For close-fit liners it is important that any sections of the host pipe with an internal diameter less than that assumed in the design process be identified, quantified, and accurately located, as these may compromise the installation by locally preventing full reversion which would result in the liner pipe being more susceptible to collapse under net external hydraulic pressure.

Also for close-fit liners it is particularly important that the host pipe internal diameter is reasonably constant through the entire length of the insertion, as otherwise the recovery process may be compromised. This is especially important in the die drawing method.
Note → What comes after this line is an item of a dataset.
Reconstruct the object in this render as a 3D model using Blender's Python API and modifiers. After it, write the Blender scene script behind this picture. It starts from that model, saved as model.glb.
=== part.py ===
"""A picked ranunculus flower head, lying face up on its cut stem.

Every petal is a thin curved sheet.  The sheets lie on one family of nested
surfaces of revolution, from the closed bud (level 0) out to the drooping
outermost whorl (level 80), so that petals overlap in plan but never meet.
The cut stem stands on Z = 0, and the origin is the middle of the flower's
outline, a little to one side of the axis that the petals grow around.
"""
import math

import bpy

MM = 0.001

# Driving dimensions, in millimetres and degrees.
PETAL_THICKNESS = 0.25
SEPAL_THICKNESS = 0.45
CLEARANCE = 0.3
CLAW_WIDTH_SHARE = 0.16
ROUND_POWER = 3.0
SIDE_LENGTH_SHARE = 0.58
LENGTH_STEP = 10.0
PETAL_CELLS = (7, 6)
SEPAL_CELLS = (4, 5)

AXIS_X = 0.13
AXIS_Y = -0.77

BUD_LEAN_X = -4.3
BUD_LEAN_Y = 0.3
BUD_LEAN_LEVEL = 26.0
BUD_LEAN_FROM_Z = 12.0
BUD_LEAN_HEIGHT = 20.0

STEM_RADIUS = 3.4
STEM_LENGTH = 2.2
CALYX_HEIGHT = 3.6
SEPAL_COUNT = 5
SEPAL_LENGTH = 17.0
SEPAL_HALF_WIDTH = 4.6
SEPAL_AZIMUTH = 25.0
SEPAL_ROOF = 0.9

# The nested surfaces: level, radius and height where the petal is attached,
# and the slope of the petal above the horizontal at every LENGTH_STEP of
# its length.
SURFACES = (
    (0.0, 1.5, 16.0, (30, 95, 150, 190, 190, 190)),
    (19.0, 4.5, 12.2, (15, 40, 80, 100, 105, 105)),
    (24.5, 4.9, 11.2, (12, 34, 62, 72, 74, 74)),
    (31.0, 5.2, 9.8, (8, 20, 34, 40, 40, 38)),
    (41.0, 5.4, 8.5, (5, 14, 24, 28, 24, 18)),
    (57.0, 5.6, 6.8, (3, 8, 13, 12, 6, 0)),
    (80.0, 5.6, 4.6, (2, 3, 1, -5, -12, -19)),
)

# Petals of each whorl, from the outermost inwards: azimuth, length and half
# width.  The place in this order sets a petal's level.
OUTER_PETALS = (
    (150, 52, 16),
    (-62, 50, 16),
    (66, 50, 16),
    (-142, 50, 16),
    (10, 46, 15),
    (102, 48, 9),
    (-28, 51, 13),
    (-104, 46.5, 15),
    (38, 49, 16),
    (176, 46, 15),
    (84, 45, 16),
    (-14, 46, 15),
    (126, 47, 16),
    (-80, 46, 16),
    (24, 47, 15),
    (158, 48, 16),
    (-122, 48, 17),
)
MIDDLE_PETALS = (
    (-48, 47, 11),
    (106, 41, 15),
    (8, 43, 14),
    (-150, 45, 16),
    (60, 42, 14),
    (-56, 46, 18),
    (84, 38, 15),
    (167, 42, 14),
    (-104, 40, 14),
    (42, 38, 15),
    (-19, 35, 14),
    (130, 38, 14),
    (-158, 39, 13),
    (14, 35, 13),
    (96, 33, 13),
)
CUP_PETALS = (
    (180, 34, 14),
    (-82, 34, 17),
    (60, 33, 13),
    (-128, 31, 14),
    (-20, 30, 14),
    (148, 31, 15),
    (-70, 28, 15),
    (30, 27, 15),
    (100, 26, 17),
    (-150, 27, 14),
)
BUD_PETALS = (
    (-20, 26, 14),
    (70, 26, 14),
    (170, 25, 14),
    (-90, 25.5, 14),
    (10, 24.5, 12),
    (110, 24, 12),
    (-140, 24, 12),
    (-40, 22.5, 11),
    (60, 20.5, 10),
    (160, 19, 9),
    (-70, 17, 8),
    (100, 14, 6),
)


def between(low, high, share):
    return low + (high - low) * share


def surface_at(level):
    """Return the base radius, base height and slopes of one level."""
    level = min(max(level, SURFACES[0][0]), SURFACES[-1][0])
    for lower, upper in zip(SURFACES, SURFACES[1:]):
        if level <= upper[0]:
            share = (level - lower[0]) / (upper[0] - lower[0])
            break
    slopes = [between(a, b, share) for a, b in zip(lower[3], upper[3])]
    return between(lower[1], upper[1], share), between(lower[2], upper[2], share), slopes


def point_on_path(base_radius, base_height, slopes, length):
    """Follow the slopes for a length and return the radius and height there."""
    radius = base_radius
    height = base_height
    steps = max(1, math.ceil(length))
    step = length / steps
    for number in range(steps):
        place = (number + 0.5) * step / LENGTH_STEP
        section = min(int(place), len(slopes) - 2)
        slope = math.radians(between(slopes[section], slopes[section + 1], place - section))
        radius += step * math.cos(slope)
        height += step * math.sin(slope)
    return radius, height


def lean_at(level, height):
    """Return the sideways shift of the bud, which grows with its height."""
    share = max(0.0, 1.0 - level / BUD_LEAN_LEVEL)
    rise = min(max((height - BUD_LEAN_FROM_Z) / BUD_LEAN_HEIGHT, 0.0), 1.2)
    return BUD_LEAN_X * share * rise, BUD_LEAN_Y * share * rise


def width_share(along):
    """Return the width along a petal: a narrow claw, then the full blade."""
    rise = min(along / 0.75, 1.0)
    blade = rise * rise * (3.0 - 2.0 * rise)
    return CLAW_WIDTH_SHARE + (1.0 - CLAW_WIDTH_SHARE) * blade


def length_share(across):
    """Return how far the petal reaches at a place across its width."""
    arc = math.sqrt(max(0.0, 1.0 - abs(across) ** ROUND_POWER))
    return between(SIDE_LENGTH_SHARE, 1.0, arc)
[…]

Image courtesy: Exova Utilities

As an example, this diagram illustrates a Die Draw reversion which has started at the die end to the right and is progressing in the direction of the arrow towards the pull end. When it encounters a section of host pipe of a smaller diameter, it becomes a tight fit in that section before recovery can be completed up to that point, and once locked tight in the smaller diameter section, no more longitudinal movement can take place and further diametrical recovery is impossible. The horizontal scale of this diagram is greatly reduced to illustrate the effect and this may make the consequence appear insignificant, however, depending upon the difference in diameters, the length of liner pipe that is not a tight fit and remains permanently under longitudinal stress may be considerable.

As a result of this the smaller diameter section will reduce the overall capacity, and the enhancement of collapse under external hydraulic pressure will be reduced. This can be overcome by creating a short insertion section of the smaller diameter if capacity is not a major constraint or alternatively by excavating and removing the small diameter section.